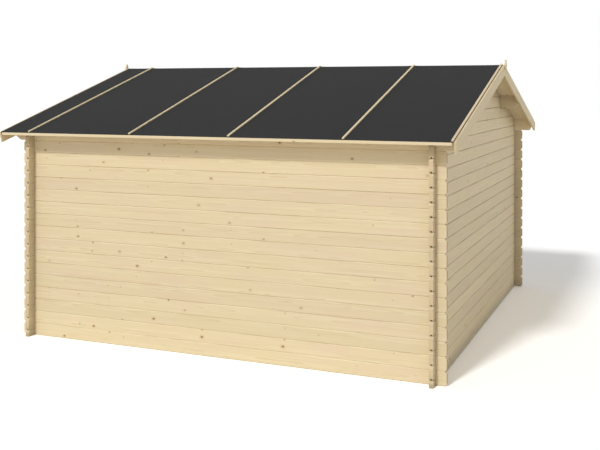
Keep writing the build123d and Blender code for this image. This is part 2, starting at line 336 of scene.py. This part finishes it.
class Surface(Shading):
    """One material."""

    def __init__(self, name):
        self.material = bpy.data.materials.new(name)
        self.material.use_nodes = True
        super().__init__(self.material.node_tree)
        self.shader = self.tree.nodes["Principled BSDF"]

    def object_place(self):
        return self.add("TexCoord", {}).outputs["Object"]

    def bump(self, height, strength, distance):
        node = self.add("Bump", {"Height": height, "Strength": strength, "Distance": distance})
        self.put(self.shader.inputs["Normal"], node.outputs[0])


# Wood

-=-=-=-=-

## [Work to do]
Repeat the listing in full, keeping every line exactly as it is.

## [Complete answer]
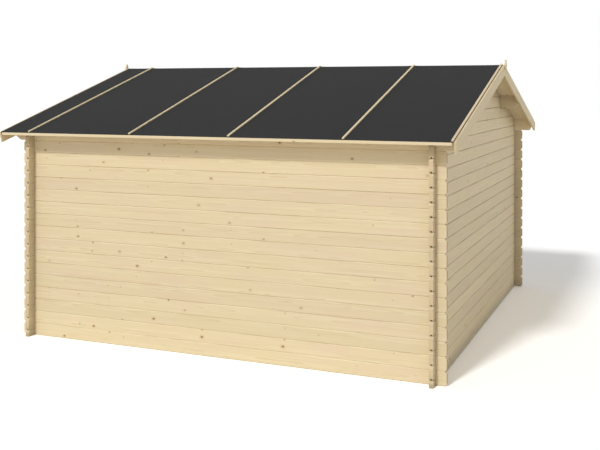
Keep writing the build123d and Blender code for this image. This is part 2, starting at line 336 of scene.py. This part finishes it.
class Surface(Shading):
    """One material."""

    def __init__(self, name):
        self.material = bpy.data.materials.new(name)
        self.material.use_nodes = True
        super().__init__(self.material.node_tree)
        self.shader = self.tree.nodes["Principled BSDF"]

    def object_place(self):
        return self.add("TexCoord", {}).outputs["Object"]

    def bump(self, height, strength, distance):
        node = self.add("Bump", {"Height": height, "Strength": strength, "Distance": distance})
        self.put(self.shader.inputs["Normal"], node.outputs[0])


# Wood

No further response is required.